> Direction
Please return the full listing below without altering anything.
-- Given entries start --
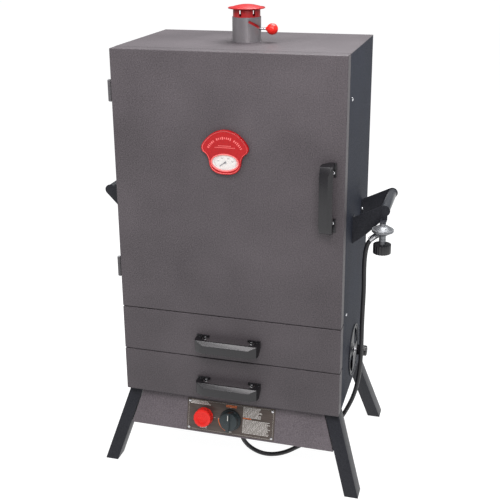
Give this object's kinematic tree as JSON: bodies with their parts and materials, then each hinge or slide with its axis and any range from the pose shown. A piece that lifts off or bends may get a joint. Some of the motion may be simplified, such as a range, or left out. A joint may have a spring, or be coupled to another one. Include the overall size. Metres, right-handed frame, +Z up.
{
  "type": "gas cabinet smoker",
  "caption": "Upright gas-fired smoking cabinet on splayed legs, with a hinged door, drawers, a screw-lift flue cap, side air dampers, a control panel and a hose with its regulator.",
  "frame": {"origin": "on the floor, at the centre of the footprint", "axes": "+Z up, the door and drawers face -Y, +X is the viewer's right"},
  "size_m": [0.819, 0.48, 1.281],
  "materials": {
    "charcoal_powder_coat": "fine textured powder coat",
    "galvanised_sheet": "galvanised",
    "seal_rope": "woven rope",
    "black_plastic": "satin",
    "bright_fasteners": "bright plated",
    "hinge_black": "satin",
    "red_enamel": "gloss",
    "dial_white": "matt printed",
    "clear_lens": "clear",
    "needle_black": "matt",
    "black_porcelain": "gloss porcelain",
    "rack_chrome": "plated wire",
    "flue_grey": "satin",
    "red_plastic": "gloss",
    "bronze_plate": "brushed dark bronze",
    "valve_aluminium": "cast",
    "burner_iron": "rough",
    "electrode_lead": "white ceramic and lead",
    "hose_rubber": "matt",
    "regulator_zinc": "die cast"
  },
  "bodies": {
    "cabinet": {"cabinet_left_side": "charcoal_powder_coat", "cabinet_right_side": "charcoal_powder_coat", "cabinet_back": "charcoal_powder_coat", "cabinet_top": "charcoal_powder_coat", "cabinet_bottom": "charcoal_powder_coat", "apron": "charcoal_powder_coat", "front_left_leg": "charcoal_powder_coat", "front_right_leg": "charcoal_powder_coat", "rear_left_leg": "charcoal_powder_coat", "rear_right_leg": "charcoal_powder_coat", "side_handle_brackets": "charcoal_powder_coat", "side_handle_tubes": "charcoal_powder_coat", "front_frame": "galvanised_sheet", "drawer_runners": "galvanised_sheet", "rack_rails": "galvanised_sheet", "magnetic_catches": "galvanised_sheet", "hinge_pins": "bright_fasteners", "cabinet_bolts": "bright_fasteners", "hinge_cabinet_leaves": "hinge_black", "cooking_rack_1": "rack_chrome", "cooking_rack_2": "rack_chrome", "cooking_rack_3": "rack_chrome", "flue_pipe": "flue_grey", "control_plate": "bronze_plate", "gas_valve": "valve_aluminium", "igniter_body": "black_plastic", "burner": "burner_iron", "igniter_electrode": "electrode_lead", "gas_hose": "hose_rubber", "regulator_body": "regulator_zinc"},
    "door": {"door_panel": "charcoal_powder_coat", "door_liner": "galvanised_sheet", "door_seal": "seal_rope", "door_handle": "black_plastic", "door_handle_screws": "bright_fasteners", "hinge_door_leaves": "hinge_black", "thermometer_plate": "red_enamel", "thermometer_dial": "dial_white", "thermometer_lens": "clear_lens", "thermometer_probe": "bright_fasteners"},
    "needle": {"thermometer_needle": "needle_black"},
    "upper_drawer": {"upper_drawer": "charcoal_powder_coat", "upper_drawer_handle": "black_plastic", "upper_drawer_screws": "bright_fasteners", "water_pan": "black_porcelain"},
    "lower_drawer": {"lower_drawer": "charcoal_powder_coat", "lower_drawer_handle": "black_plastic", "lower_drawer_screws": "bright_fasteners", "wood_chip_box": "black_porcelain"},
    "burner_knob": {"burner_knob": "black_plastic"},
    "igniter_knob": {"igniter_knob": "red_plastic"},
    "flue_cap": {"flue_cap": "red_enamel"},
    "flue_sleeve": {"flue_sleeve": "red_enamel", "flue_lever": "rack_chrome", "flue_ball": "red_plastic"},
    "left_damper": {"left_damper_disc": "charcoal_powder_coat", "left_damper_knob": "black_plastic"},
    "right_damper": {"right_damper_disc": "charcoal_powder_coat", "right_damper_knob": "black_plastic"},
    "coupling_nut": {"coupling_nut": "black_plastic"}
  },
  "joints": [
    {"name": "door_hinge", "type": "hinge", "parent": "cabinet", "child": "door", "pos_m": [-0.3105, -0.195, 0.834], "axis": [0, 0, -1], "range_deg": [0, 180]},
    {"name": "needle_turn", "type": "hinge", "parent": "door", "child": "needle", "pos_m": [0, -0.207, 0.908], "axis": [0, 1, 0], "range_deg": [0, 248], "stiffness_Nm_per_rad": 0.0005},
    {"name": "upper_drawer_slide", "type": "slide", "parent": "cabinet", "child": "upper_drawer", "axis": [0, -1, 0], "range_m": [0, 0.28]},
    {"name": "lower_drawer_slide", "type": "slide", "parent": "cabinet", "child": "lower_drawer", "axis": [0, -1, 0], "range_m": [0, 0.28]},
    {"name": "burner_valve", "type": "hinge", "parent": "cabinet", "child": "burner_knob", "pos_m": [0, -0.21008, 0.16457], "axis": [0, -0.9712, 0.2383], "range_deg": [0, 180]},
    {"name": "igniter_turn", "type": "hinge", "parent": "cabinet", "child": "igniter_knob", "pos_m": [-0.076, -0.21008, 0.16457], "axis": [0, -0.9712, 0.2383], "range_deg": [0, 90], "stiffness_Nm_per_rad": 0.15},
    {"name": "flue_lift", "type": "slide", "parent": "cabinet", "child": "flue_cap", "axis": [0, 0, 1], "range_m": [0, 0.019]},
    {"name": "flue_turn", "type": "hinge", "parent": "flue_cap", "child": "flue_sleeve", "pos_m": [0, 0.003, 1.219], "axis": [0, 0, 1], "range_deg": [-56.5, 0.5]},
    {"name": "left_damper_turn", "type": "hinge", "parent": "cabinet", "child": "left_damper", "pos_m": [-0.306, 0.019, 0.315], "axis": [1, 0, 0], "range_deg": [-40, 50]},
    {"name": "right_damper_turn", "type": "hinge", "parent": "cabinet", "child": "right_damper", "pos_m": [0.306, 0.019, 0.315], "axis": [1, 0, 0], "range_deg": [-40, 50]},
    {"name": "coupling_nut_spin", "type": "hinge", "parent": "cabinet", "child": "coupling_nut", "pos_m": [0.388, -0.086, 0.67], "axis": [0, 0, 1], "continuous": true}
  ],
  "couplings": [
    {"joint": "flue_turn", "follows": "flue_lift", "rad_per_m": -51.44}
  ]
}
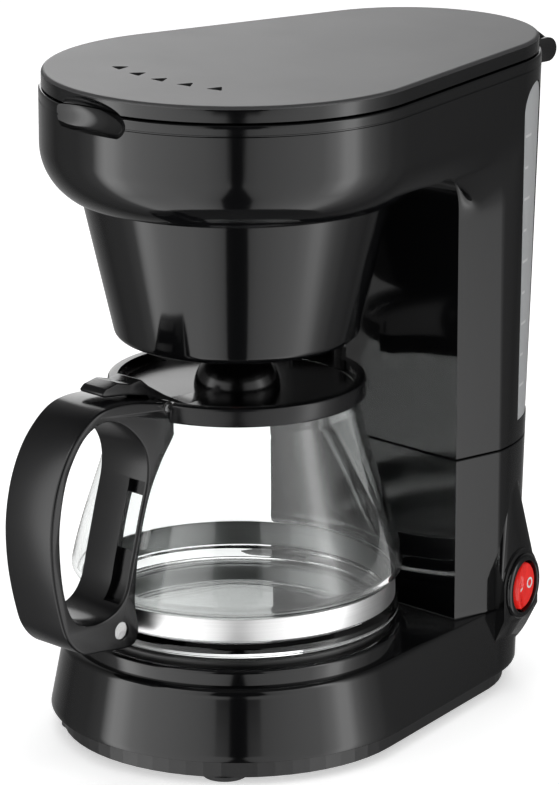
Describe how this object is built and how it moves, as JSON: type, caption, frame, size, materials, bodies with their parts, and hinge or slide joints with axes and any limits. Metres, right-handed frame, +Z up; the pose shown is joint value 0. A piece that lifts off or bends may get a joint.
-- Given entries end --
> Correct response
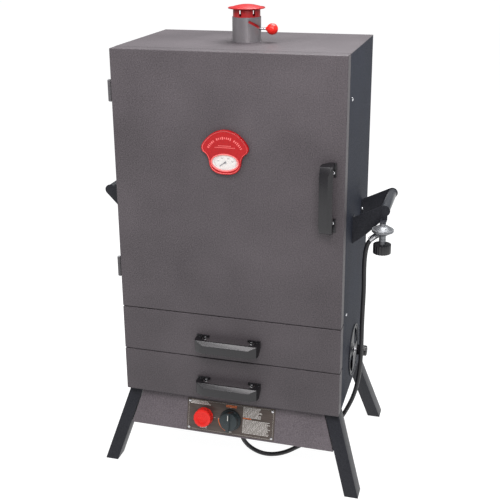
Give this object's kinematic tree as JSON: bodies with their parts and materials, then each hinge or slide with its axis and any range from the pose shown. A piece that lifts off or bends may get a joint. Some of the motion may be simplified, such as a range, or left out. A joint may have a spring, or be coupled to another one. Include the overall size. Metres, right-handed frame, +Z up.
{
  "type": "gas cabinet smoker",
  "caption": "Upright gas-fired smoking cabinet on splayed legs, with a hinged door, drawers, a screw-lift flue cap, side air dampers, a control panel and a hose with its regulator.",
  "frame": {"origin": "on the floor, at the centre of the footprint", "axes": "+Z up, the door and drawers face -Y, +X is the viewer's right"},
  "size_m": [0.819, 0.48, 1.281],
  "materials": {
    "charcoal_powder_coat": "fine textured powder coat",
    "galvanised_sheet": "galvanised",
    "seal_rope": "woven rope",
    "black_plastic": "satin",
    "bright_fasteners": "bright plated",
    "hinge_black": "satin",
    "red_enamel": "gloss",
    "dial_white": "matt printed",
    "clear_lens": "clear",
    "needle_black": "matt",
    "black_porcelain": "gloss porcelain",
    "rack_chrome": "plated wire",
    "flue_grey": "satin",
    "red_plastic": "gloss",
    "bronze_plate": "brushed dark bronze",
    "valve_aluminium": "cast",
    "burner_iron": "rough",
    "electrode_lead": "white ceramic and lead",
    "hose_rubber": "matt",
    "regulator_zinc": "die cast"
  },
  "bodies": {
    "cabinet": {"cabinet_left_side": "charcoal_powder_coat", "cabinet_right_side": "charcoal_powder_coat", "cabinet_back": "charcoal_powder_coat", "cabinet_top": "charcoal_powder_coat", "cabinet_bottom": "charcoal_powder_coat", "apron": "charcoal_powder_coat", "front_left_leg": "charcoal_powder_coat", "front_right_leg": "charcoal_powder_coat", "rear_left_leg": "charcoal_powder_coat", "rear_right_leg": "charcoal_powder_coat", "side_handle_brackets": "charcoal_powder_coat", "side_handle_tubes": "charcoal_powder_coat", "front_frame": "galvanised_sheet", "drawer_runners": "galvanised_sheet", "rack_rails": "galvanised_sheet", "magnetic_catches": "galvanised_sheet", "hinge_pins": "bright_fasteners", "cabinet_bolts": "bright_fasteners", "hinge_cabinet_leaves": "hinge_black", "cooking_rack_1": "rack_chrome", "cooking_rack_2": "rack_chrome", "cooking_rack_3": "rack_chrome", "flue_pipe": "flue_grey", "control_plate": "bronze_plate", "gas_valve": "valve_aluminium", "igniter_body": "black_plastic", "burner": "burner_iron", "igniter_electrode": "electrode_lead", "gas_hose": "hose_rubber", "regulator_body": "regulator_zinc"},
    "door": {"door_panel": "charcoal_powder_coat", "door_liner": "galvanised_sheet", "door_seal": "seal_rope", "door_handle": "black_plastic", "door_handle_screws": "bright_fasteners", "hinge_door_leaves": "hinge_black", "thermometer_plate": "red_enamel", "thermometer_dial": "dial_white", "thermometer_lens": "clear_lens", "thermometer_probe": "bright_fasteners"},
    "needle": {"thermometer_needle": "needle_black"},
    "upper_drawer": {"upper_drawer": "charcoal_powder_coat", "upper_drawer_handle": "black_plastic", "upper_drawer_screws": "bright_fasteners", "water_pan": "black_porcelain"},
    "lower_drawer": {"lower_drawer": "charcoal_powder_coat", "lower_drawer_handle": "black_plastic", "lower_drawer_screws": "bright_fasteners", "wood_chip_box": "black_porcelain"},
    "burner_knob": {"burner_knob": "black_plastic"},
    "igniter_knob": {"igniter_knob": "red_plastic"},
    "flue_cap": {"flue_cap": "red_enamel"},
    "flue_sleeve": {"flue_sleeve": "red_enamel", "flue_lever": "rack_chrome", "flue_ball": "red_plastic"},
    "left_damper": {"left_damper_disc": "charcoal_powder_coat", "left_damper_knob": "black_plastic"},
    "right_damper": {"right_damper_disc": "charcoal_powder_coat", "right_damper_knob": "black_plastic"},
    "coupling_nut": {"coupling_nut": "black_plastic"}
  },
  "joints": [
    {"name": "door_hinge", "type": "hinge", "parent": "cabinet", "child": "door", "pos_m": [-0.3105, -0.195, 0.834], "axis": [0, 0, -1], "range_deg": [0, 180]},
    {"name": "needle_turn", "type": "hinge", "parent": "door", "child": "needle", "pos_m": [0, -0.207, 0.908], "axis": [0, 1, 0], "range_deg": [0, 248], "stiffness_Nm_per_rad": 0.0005},
    {"name": "upper_drawer_slide", "type": "slide", "parent": "cabinet", "child": "upper_drawer", "axis": [0, -1, 0], "range_m": [0, 0.28]},
    {"name": "lower_drawer_slide", "type": "slide", "parent": "cabinet", "child": "lower_drawer", "axis": [0, -1, 0], "range_m": [0, 0.28]},
    {"name": "burner_valve", "type": "hinge", "parent": "cabinet", "child": "burner_knob", "pos_m": [0, -0.21008, 0.16457], "axis": [0, -0.9712, 0.2383], "range_deg": [0, 180]},
    {"name": "igniter_turn", "type": "hinge", "parent": "cabinet", "child": "igniter_knob", "pos_m": [-0.076, -0.21008, 0.16457], "axis": [0, -0.9712, 0.2383], "range_deg": [0, 90], "stiffness_Nm_per_rad": 0.15},
    {"name": "flue_lift", "type": "slide", "parent": "cabinet", "child": "flue_cap", "axis": [0, 0, 1], "range_m": [0, 0.019]},
    {"name": "flue_turn", "type": "hinge", "parent": "flue_cap", "child": "flue_sleeve", "pos_m": [0, 0.003, 1.219], "axis": [0, 0, 1], "range_deg": [-56.5, 0.5]},
    {"name": "left_damper_turn", "type": "hinge", "parent": "cabinet", "child": "left_damper", "pos_m": [-0.306, 0.019, 0.315], "axis": [1, 0, 0], "range_deg": [-40, 50]},
    {"name": "right_damper_turn", "type": "hinge", "parent": "cabinet", "child": "right_damper", "pos_m": [0.306, 0.019, 0.315], "axis": [1, 0, 0], "range_deg": [-40, 50]},
    {"name": "coupling_nut_spin", "type": "hinge", "parent": "cabinet", "child": "coupling_nut", "pos_m": [0.388, -0.086, 0.67], "axis": [0, 0, 1], "continuous": true}
  ],
  "couplings": [
    {"joint": "flue_turn", "follows": "flue_lift", "rad_per_m": -51.44}
  ]
}
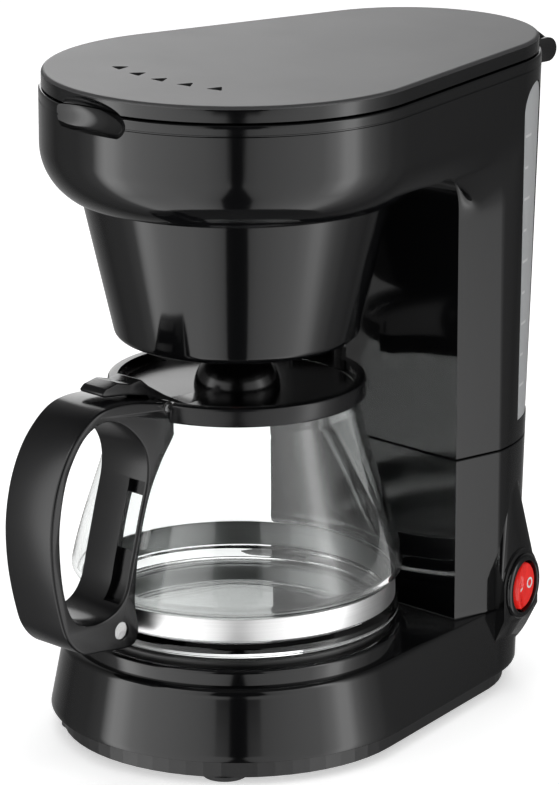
Describe how this object is built and how it moves, as JSON: type, caption, frame, size, materials, bodies with their parts, and hinge or slide joints with axes and any limits. Metres, right-handed frame, +Z up; the pose shown is joint value 0. A piece that lifts off or bends may get a joint.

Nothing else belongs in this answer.